Ça se passe comme ça chez Ryanair : le 15 mai, la filiale de la compagnie irlandaise low-cost opérant en France a envoyé un mail aux élus représentant ses hôtesses et stewards pour les menacer de «licencier 27 personnes» si le SNPNC-FO, syndicat majoritaire, «ne s'engag[eait] pas rapidement à accepter des baisses de salaires». Soit un «chantage aux licenciements» caractérisé, et dénoncé comme tel non seulement par le syndicat concerné, mais aussi au sein du gouvernement. Ce mardi, les ministres de l'Economie et du Travail, Bruno Le Maire et Muriel Pénicaud, ont ainsi condamné le procédé de la compagnie.

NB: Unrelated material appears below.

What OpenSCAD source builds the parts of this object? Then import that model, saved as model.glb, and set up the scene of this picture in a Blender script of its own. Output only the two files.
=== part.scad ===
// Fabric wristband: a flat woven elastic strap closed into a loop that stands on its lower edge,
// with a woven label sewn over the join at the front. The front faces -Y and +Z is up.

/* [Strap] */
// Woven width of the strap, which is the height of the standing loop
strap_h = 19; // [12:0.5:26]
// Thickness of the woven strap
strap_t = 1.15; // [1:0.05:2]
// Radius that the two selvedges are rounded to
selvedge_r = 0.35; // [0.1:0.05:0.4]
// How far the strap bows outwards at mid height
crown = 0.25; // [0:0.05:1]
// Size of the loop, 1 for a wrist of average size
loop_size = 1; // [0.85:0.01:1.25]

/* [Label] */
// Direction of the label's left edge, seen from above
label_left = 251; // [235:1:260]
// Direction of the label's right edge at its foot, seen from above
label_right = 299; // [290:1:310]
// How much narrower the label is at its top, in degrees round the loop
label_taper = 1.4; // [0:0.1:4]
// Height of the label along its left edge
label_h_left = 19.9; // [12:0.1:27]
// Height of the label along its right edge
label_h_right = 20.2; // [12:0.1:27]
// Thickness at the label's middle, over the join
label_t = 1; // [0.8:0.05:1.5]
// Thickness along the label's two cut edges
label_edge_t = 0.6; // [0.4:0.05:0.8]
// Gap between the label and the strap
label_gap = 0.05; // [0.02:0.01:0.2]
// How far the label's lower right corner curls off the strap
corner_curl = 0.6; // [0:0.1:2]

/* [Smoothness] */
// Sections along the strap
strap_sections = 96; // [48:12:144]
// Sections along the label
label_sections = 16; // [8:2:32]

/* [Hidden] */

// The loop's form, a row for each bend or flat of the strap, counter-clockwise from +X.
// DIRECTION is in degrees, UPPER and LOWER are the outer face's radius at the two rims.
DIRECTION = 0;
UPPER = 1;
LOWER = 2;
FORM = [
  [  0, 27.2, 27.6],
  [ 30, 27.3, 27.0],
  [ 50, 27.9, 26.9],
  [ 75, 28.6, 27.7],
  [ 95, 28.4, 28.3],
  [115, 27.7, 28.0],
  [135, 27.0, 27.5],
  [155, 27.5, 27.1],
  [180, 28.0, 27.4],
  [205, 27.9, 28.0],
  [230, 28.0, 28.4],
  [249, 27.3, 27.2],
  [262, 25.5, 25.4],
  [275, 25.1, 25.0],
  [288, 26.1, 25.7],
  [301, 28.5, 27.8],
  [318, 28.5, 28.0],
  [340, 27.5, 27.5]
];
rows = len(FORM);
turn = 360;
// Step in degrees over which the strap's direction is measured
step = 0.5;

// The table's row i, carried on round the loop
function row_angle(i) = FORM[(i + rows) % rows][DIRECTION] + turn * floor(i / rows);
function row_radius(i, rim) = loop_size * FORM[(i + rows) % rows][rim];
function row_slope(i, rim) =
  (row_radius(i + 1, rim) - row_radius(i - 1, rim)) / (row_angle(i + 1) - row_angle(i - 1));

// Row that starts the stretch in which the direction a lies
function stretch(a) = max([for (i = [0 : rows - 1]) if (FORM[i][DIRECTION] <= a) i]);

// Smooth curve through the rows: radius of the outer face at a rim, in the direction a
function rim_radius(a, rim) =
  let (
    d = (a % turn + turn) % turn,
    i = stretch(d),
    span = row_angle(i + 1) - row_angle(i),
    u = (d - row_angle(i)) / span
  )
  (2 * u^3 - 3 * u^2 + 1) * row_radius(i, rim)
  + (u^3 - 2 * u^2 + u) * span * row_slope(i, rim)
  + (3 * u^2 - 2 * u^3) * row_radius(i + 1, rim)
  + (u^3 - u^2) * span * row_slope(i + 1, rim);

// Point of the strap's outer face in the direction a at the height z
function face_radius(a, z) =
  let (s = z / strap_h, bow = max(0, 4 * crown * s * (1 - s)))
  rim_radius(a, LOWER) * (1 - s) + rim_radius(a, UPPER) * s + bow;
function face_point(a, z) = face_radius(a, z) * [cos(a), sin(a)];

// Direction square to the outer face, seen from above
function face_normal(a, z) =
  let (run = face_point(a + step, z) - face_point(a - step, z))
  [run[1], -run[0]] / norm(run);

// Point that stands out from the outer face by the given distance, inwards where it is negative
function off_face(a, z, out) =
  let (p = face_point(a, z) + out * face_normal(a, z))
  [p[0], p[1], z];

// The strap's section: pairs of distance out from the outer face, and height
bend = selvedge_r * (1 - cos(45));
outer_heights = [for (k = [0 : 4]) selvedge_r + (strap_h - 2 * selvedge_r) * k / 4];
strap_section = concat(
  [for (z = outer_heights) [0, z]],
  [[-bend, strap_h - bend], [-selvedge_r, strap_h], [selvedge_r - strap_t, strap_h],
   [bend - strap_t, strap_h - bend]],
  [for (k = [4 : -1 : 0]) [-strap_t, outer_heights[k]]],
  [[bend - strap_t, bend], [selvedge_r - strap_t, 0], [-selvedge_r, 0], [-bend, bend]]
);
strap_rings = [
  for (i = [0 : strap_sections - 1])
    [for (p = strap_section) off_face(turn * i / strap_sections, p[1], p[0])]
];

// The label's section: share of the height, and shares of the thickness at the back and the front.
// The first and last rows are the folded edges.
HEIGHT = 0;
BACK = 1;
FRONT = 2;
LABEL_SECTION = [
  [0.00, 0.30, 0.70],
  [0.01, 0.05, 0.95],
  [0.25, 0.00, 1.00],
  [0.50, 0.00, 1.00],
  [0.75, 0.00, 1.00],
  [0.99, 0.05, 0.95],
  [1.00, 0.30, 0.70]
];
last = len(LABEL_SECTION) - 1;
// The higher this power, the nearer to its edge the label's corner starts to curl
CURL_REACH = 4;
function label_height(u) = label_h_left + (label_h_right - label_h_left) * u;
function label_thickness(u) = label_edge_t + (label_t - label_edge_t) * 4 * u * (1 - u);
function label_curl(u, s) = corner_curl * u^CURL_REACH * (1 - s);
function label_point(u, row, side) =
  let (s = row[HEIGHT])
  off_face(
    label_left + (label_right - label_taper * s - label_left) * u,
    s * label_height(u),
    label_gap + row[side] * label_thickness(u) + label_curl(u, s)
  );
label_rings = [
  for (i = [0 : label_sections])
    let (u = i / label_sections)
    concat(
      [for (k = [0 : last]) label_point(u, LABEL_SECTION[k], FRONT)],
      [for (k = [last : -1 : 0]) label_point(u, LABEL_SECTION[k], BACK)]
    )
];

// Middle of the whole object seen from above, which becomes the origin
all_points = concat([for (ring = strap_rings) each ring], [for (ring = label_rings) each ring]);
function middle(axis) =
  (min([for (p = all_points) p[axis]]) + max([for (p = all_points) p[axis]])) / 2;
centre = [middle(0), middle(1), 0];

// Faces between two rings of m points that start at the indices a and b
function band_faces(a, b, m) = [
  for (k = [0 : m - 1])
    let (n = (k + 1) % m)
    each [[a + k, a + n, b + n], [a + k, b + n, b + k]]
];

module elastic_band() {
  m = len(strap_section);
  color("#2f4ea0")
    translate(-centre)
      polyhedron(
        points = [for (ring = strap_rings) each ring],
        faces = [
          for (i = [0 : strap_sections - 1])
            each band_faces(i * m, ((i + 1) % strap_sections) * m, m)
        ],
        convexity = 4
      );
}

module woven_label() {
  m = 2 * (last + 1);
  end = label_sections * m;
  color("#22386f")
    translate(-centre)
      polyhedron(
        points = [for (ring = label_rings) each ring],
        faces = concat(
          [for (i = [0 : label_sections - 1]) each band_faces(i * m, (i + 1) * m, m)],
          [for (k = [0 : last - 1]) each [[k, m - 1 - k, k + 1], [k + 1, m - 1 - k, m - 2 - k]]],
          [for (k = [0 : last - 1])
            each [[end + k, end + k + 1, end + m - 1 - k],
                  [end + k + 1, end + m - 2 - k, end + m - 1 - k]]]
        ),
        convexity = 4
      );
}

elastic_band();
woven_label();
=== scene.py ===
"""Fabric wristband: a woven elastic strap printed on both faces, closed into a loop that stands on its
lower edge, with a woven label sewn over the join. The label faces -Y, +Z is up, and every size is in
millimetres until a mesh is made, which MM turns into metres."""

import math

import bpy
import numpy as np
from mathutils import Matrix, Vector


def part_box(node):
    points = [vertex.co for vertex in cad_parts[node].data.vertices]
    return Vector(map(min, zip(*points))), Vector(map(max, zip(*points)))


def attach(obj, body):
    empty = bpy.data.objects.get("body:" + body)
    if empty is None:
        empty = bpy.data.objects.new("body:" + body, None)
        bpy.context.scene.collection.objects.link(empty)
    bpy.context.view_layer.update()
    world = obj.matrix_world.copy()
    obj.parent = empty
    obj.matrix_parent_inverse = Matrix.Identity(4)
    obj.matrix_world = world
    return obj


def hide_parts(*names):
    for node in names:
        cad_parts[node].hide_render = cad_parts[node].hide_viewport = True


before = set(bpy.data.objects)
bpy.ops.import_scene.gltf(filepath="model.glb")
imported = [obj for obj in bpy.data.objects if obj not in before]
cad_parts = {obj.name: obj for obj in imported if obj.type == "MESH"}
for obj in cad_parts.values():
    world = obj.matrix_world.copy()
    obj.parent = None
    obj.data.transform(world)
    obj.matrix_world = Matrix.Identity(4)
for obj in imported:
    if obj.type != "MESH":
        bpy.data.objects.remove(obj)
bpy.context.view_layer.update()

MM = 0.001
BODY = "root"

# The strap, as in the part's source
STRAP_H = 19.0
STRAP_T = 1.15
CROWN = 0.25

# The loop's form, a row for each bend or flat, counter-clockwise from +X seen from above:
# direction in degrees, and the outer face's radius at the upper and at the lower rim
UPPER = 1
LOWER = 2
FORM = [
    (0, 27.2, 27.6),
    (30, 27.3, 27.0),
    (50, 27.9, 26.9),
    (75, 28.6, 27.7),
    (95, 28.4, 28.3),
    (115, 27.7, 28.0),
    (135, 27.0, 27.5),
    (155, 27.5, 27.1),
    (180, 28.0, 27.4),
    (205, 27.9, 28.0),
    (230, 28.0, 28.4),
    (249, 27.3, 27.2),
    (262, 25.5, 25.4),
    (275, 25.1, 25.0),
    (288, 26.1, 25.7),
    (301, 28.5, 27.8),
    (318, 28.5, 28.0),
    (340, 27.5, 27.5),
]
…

Dimanche, l'ambiance était pourtant bien différente. Sur LCI, la même Muriel Pénicaud vantait les «alternatives» aux licenciements, rappelant l'existence d'un dispositif portant le nom poétique d'«accord de performance collective». Son principe ? La ministre du Travail l'a bien rappelé sur BFM Business ce mardi : «Quand une entreprise passe un passage difficile, en général la seule solution c'est le PSE [plan de sauvegarde de l'emploi, ndlr] [...]. L'accord [de performance collective] permet de dire : "On va discuter le temps de travail, ou les rémunérations, ou l'organisation du travail…" en contrepartie de ne pas licencier.» On serait naïvement tenté, en écoutant cette explication, d'y voir une définition assez parfaite d'un «chantage aux licenciements». Mais à en croire la ministre, cela n'aurait rien à voir et Ryanair trahirait «l'esprit» qui présida à l'adoption du dispositif en 2017.

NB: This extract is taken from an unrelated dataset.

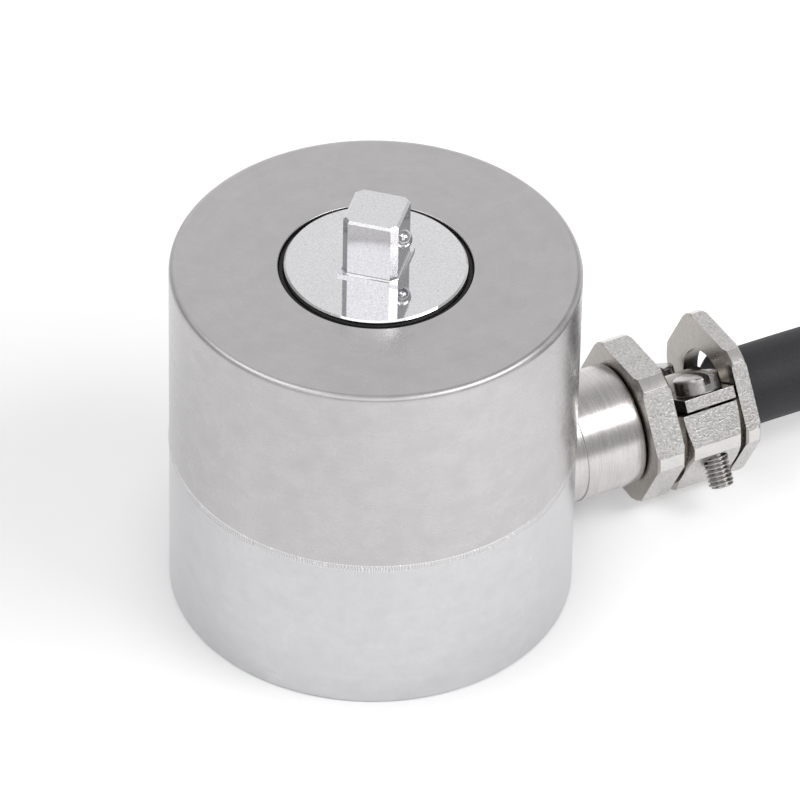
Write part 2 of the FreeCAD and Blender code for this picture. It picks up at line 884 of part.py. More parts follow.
def cable_coil():
    """The put-away cable: two turns side by side in two layers, the last one cut short."""
    inner = coil_inner_turn - cable_radius
    outer = coil_outer_turn + cable_radius
    low = coil_lift
    high = coil_lift + 4 * cable_radius
    coil = ring(inner, outer, low, high)
    for height in (low, high):
        coil = coil.makeFillet(cable_radius * coil_corner_share, edges_at_height(coil, height))
    middle = (inner + outer) / 2
    gap_floor = low + 2 * cable_radius
    rise = high + 1 - gap_floor
    sector = Part.makeCylinder(2 * outer, rise, UP * gap_floor, UP, coil_gap_angle)
    sector = sector.cut(cylinder(middle, low, high + 2))
    sector.rotate(ORIGIN, UP, coil_end_angle - coil_gap_angle)
    coil = coil.cut(sector)
    return coil.translated(Vector(coil_centre_x, coil_centre_y, 0))


def coil_point(advance, across, height):
    """A point over the outer turn, given by its distance past the jacket's cut end."""
    angle = math.radians(coil_end_angle) - advance / coil_outer_turn
    reach = coil_outer_turn + across
    x = coil_centre_x + reach * math.cos(angle)
    return Vector(x, coil_centre_y + reach * math.sin(angle), height)


def coil_end_height():
    """The height of the middle of the coil's upper turns."""
    return coil_height() + 2 * cable_radius


def coil_ties():
    """The two ties round the coil: a closed strap with its lock on top."""
    low_x = coil_inner_turn - cable_radius - tie_clearance
    high_x = coil_outer_turn + cable_radius + tie_clearance
    low_z = coil_lift - tie_clearance
    high_z = coil_lift + 4 * cable_radius + tie_clearance
    across = (-tie_width / 2, tie_width / 2)
    inner = block((low_x, high_x), (-tie_width, tie_width), (low_z, high_z))
    outer = block(
        (low_x - tie_thickness, high_x + tie_thickness),
        across,
        (low_z - tie_thickness, high_z + tie_thickness),
    )
    corner = cable_radius * tie_corner_share
    inner = inner.makeFillet(corner, lengthwise(inner, 2 * tie_width))
    outer = outer.makeFillet(corner + tie_thickness, lengthwise(outer, tie_width))
    middle = (low_x + high_x) / 2
    head = block(
        (middle - tie_head / 2, middle + tie_head / 2),
        (-tie_head / 2, tie_head / 2),
        (high_z + tie_thickness / 2, high_z + tie_thickness + tie_head_height),
    )
    strap = outer.fuse(head).cut(inner).removeSplitter()
    ties = []
    for place in tie_places:
        tie = strap.copy()
        tie.rotate(ORIGIN, UP, coil_entry_angle + place)
        ties.append(tie.translated(Vector(coil_centre_x, coil_centre_y, 0)))
    return Part.makeCompound(ties)


def lengthwise(shape, length):
    """The straight edges of a block that run along its whole Y length."""
    return [e for e in shape.Edges if abs(e.BoundBox.YLength - length) < 1e-6]


def boot_ends():
    """The centres of the boot's two ends."""
    return [coil_point(advance, 0, coil_end_height()) for advance in (0, boot_length)]


def end_boot():
    """The shrunk boot that closes the jacket's cut end round the cores."""
    start, end = boot_ends()
    return Part.makeCone(cable_radius, boot_tip_radius, (end - start).Length, start, end - start)


def lead_routes():
    """Each stripped core's points, from the boot down onto the turn below."""
    rest = coil_lift + 2 * cable_radius + lead_rest_gap + lead_radius
    start, end = boot_ends()
    way = (end - start).normalize()
    outward = UP.cross(way)
    routes = []
    for index in range(lead_count):
        pair = index // 2
        around = (pair + 0.5) * lead_bundle_pitch
        angle = math.pi + math.radians(-around if index % 2 else around)
        leaves = end + outward * (lead_bundle_radius * math.cos(angle))
        leaves += UP * (lead_bundle_radius * math.sin(angle))
        fanned = lead_fan_shift + lead_pitch * (index - (lead_count - 1) / 2)
        down = boot_length + lead_straight + lead_drop_run
        stops = [
            leaves,
            leaves + way * lead_straight,
            coil_point(down, fanned, rest),
            coil_point(down + lead_fan_run + lead_stagger * (index % 3), fanned, rest),
        ]
        routes.append(stops)
    return routes


def lead_cores():
    """The six stripped cores, fanned out on the turn below them."""
    return Part.makeCompound([tube_along(points, lead_radius) for points in lead_routes()])


def lead_ferrules():
    """The crimped ferrule on the end of each core: a collar and a bare pin."""
    ferrules = []
    for points in lead_routes():
        way = (points[-1] - points[-2]).normalize()
        mouth = points[-1] + way * ferrule_gap
        collar = Part.makeCylinder(ferrule_radius, ferrule_length, mouth, way)
        tip = mouth + way * ferrule_length
        pin = Part.makeCylinder(ferrule_pin_radius, ferrule_pin_length, tip, way)
        ferrules.append(collar.fuse(pin).removeSplitter())
    return Part.makeCompound(ferrules)


NODES = {
    "base_housing": base_housing,
    "upper_housing": upper_housing,
    "seam_weld": seam_weld,
    "torsion_shaft": torsion_shaft,
    "detent_ball": detent_ball,
    "detent_spring": detent_spring,
    "hub_seal": hub_seal,
    "foot_screws": foot_screws,
    "strain_gauges": strain_gauges,
    "terminal_board": terminal_board,
    "gauge_wires": gauge_wires,
    "cable_cores": cable_cores,
    "cable_boss": cable_boss,
    "seal_bush": seal_bush,
    "seal_washers": seal_washers,
    "pressure_screw": pressure_screw,
    "cable_lead": cable_lead,
    "clamp_strap": clamp_strap,
    "clamp_screw_near": clamp_screw_near,
    "clamp_screw_far": clamp_screw_far,
    "cable": cable,
    "cable_coil": cable_coil,
    "coil_ties": coil_ties,
    "end_boot": end_boot,
    "lead_cores": lead_cores,
    "lead_ferrules": lead_ferrules,
}


def main():
    """Builds every piece and writes it to its own file."""
    os.makedirs("parts", exist_ok=True)
    for name, build in NODES.items():
        shape = build()
        shape.exportStep("parts/" + name + ".step")
        print(name, len(shape.Solids), round(shape.Volume, 2), shape.isValid())


main()
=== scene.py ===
import logging
import math
from collections.abc import Callable
from dataclasses import dataclass
from enum import Enum

import bmesh
import bpy
import numpy as np
from mathutils import Matrix, Vector


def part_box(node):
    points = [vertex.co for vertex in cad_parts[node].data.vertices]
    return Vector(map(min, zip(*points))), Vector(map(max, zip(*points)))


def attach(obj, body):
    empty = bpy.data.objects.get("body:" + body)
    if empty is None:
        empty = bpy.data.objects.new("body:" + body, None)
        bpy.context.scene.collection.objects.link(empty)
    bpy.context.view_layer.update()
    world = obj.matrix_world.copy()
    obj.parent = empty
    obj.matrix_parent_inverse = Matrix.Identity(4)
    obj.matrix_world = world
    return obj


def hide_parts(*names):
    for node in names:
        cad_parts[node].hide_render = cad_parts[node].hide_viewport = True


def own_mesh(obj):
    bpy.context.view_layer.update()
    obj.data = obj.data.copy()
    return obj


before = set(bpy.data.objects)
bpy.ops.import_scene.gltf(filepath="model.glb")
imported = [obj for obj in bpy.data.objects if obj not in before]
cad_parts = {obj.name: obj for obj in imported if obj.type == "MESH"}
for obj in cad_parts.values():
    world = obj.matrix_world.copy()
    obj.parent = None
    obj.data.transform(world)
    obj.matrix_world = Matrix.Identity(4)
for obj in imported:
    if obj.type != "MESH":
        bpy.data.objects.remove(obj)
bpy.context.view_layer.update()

MM = 0.001
FULL_TURN = 2.0 * math.pi
Array = np.ndarray
Triple = tuple[float, float, float]
Color = tuple[float, float, float, float]

# Points nearer than these, in millimetres, are one point.
NUMERIC_DOUBLES = 2e-4
SOLID_DOUBLES = 2e-3

# Turns between neighbouring faces of a solid, in degrees.
FLAT_TURN = 0.4
BROKEN_FROM = 20.0
SOLID_SHARP = 24.0

log = logging.getLogger("torque_sensor")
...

Rembobinons donc un instant : cette année-là, tout juste élu président, Emmanuel Macron avait fait adopter une batterie d'ordonnances réformant le code du travail. Leur «esprit» était alors limpide : il s'agissait de renvoyer à la négociation d'entreprise, c'est-à-dire au tant vanté «dialogue social», un maximum de sujets. En l'espèce, les accords de performance collective sont venus remplacer d'autres dispositifs, comme les accords de maintien de l'emploi, en assouplissant considérablement, pour les employeurs, les possibilités d'y recourir. Selon la loi, un accord de performance collective doit ainsi «répondre aux nécessités liées au fonctionnement de l'entreprise ou en vue de préserver ou de développer l'emploi». La formulation, très floue, rend les motifs de la chose nettement plus difficiles à contester devant un juge. Et peut placer de fait les élus dans une situation intenable quand un patron décide de recourir à l'un de ces «accords» où tout est négociable, de la durée des concessions sociales au fait même de ne licencier personne en contrepartie.

Bref, sur le papier, on ne voit pas bien ce qui pourrait empêcher Ryanair, qui réalise pourtant un bénéfice net de plus d'un milliard d'euros chaque année, d'y recourir. Tout comme Derichebourg Aeronautics, qui en 2019 réalisait un profit de 5,8 millions d'euros et qui a proposé à ses équipes de réduire leurs indemnités de transports et de repas. Que pèse donc l'«esprit» revendiqué d'une loi quand sa lettre, elle, a pour effet direct de renforcer le pouvoir patronal ? La question risque de se poser très concrètement à de nombreux salariés dans les prochains mois. Pour eux, en vertu de la loi, l'alternative sera simple : accepter les sacrifices, ou être licenciés pour les avoir refusés. Mais ça n'est pas du «chantage».